Vendor payment authorization
Vendor payment authorization is the approval step in accounts payable where a business confirms an invoice is legitimate and signs off before money is sent. It typically matches the invoice to a purchase order and receiving record, routes it for sign-off, and verifies the vendor's bank details — creating an audit trail.
How to stop an automatic ACH payment you authorized
To stop a recurring ACH payment you authorized, tell the company in writing that you revoke your permission to debit your account, and tell your bank too. Under Regulation E you can also order the bank to stop payment on the preauthorized transfer by notifying it at least three business days before the next debit.
How to dispute an unauthorized automatic payment
To dispute an unauthorized automatic payment that already posted, notify your bank within 60 days of the statement showing it. Under Regulation E the bank generally investigates within 10 business days and, if it needs longer, must give provisional credit and take up to 45 days. A confirmed error is corrected within one business day.
How to authorize an employee to sign business checks
To authorize an employee to sign business checks, name them in a corporate resolution, then add them as an authorized signer on the bank's signature card. Decide whether they sign alone or need a second signature, set any dollar limit, and back it with internal controls that keep check-signing separate from bookkeeping and bank reconciliation.

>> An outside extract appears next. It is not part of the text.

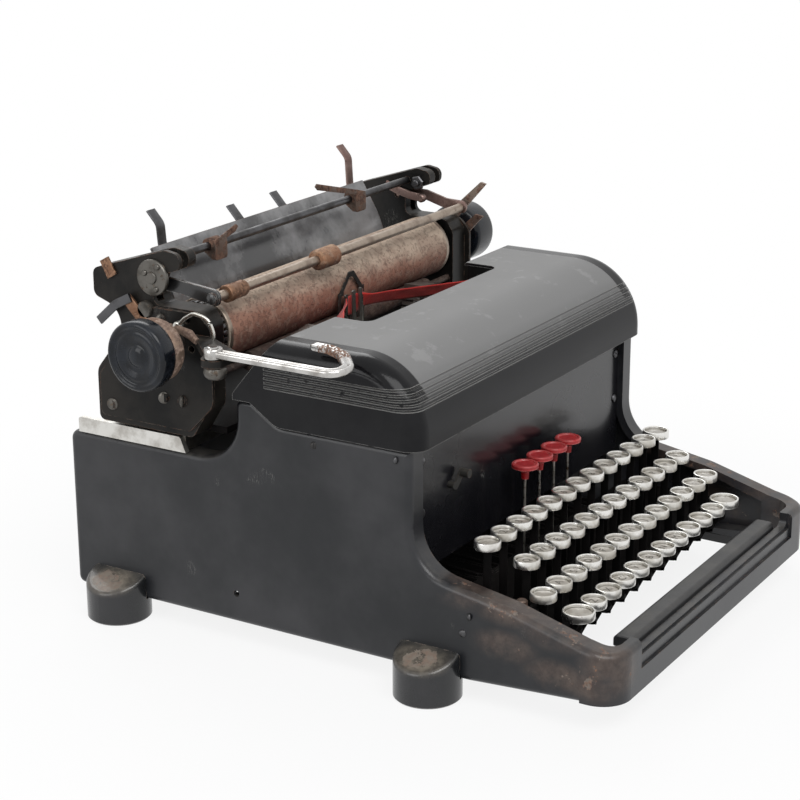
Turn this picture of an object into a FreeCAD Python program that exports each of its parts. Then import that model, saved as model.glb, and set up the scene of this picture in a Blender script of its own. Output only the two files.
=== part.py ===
import FreeCAD, Part
import math
import os

from FreeCAD import Vector

# A four-row desk typewriter, in millimetres. +X is the typist's right, +Y the rear, +Z up.
# The origin is on the table, under the middle of the machine.

# ---- driving dimensions: body ------------------------------------------------------------
BODY_HALF_WIDTH = 145.0       # outer faces of the side frames
BODY_FRONT = -187.5
BODY_REAR = 187.5
SIDE_WIDTH = 14.0             # width of the side frame's rim
SIDE_SKIN = 3.0
SIDE_RIM = 5.0
UNDERSIDE_Z = 13.0            # height of the frame over the table
FRONT_UNDERSIDE_Z = 17.5      # the frame's lower edge rises towards the typist
DECK_Z = 115.0                # rear shoulder that carries the carriage rails
SHOULDER_Z = 143.0            # seat of the top cover
SCOOP_Y = 61.0
SCOOP_RADIUS = 27.0
SCOOP_TIP_Z = 155.0
UPRIGHT_Y = -58.0             # front edge of the high part of the side frame
ARM_ROOT_Z = 73.0
ARM_ROOT_RADIUS = 28.0
ARM_FRONT_Z = 47.5
CORNER_JOINT_Y = -165.0       # side frame meets the front rail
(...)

How to set up automatic rent payments from your bank account
To pay rent automatically from your bank account, choose one of three routes: give your landlord a signed ACH authorization to debit your account each month, use your bank's online bill pay to send rent on a schedule, or pay through a rent platform or portal.
Do you need a voided check to rent an apartment?
You usually do not strictly need a voided check to rent an apartment, but a landlord or rental portal may ask for one to set up automatic rent payments. It proves your routing and account numbers so they can debit rent by ACH. With no checkbook, the numbers alone work.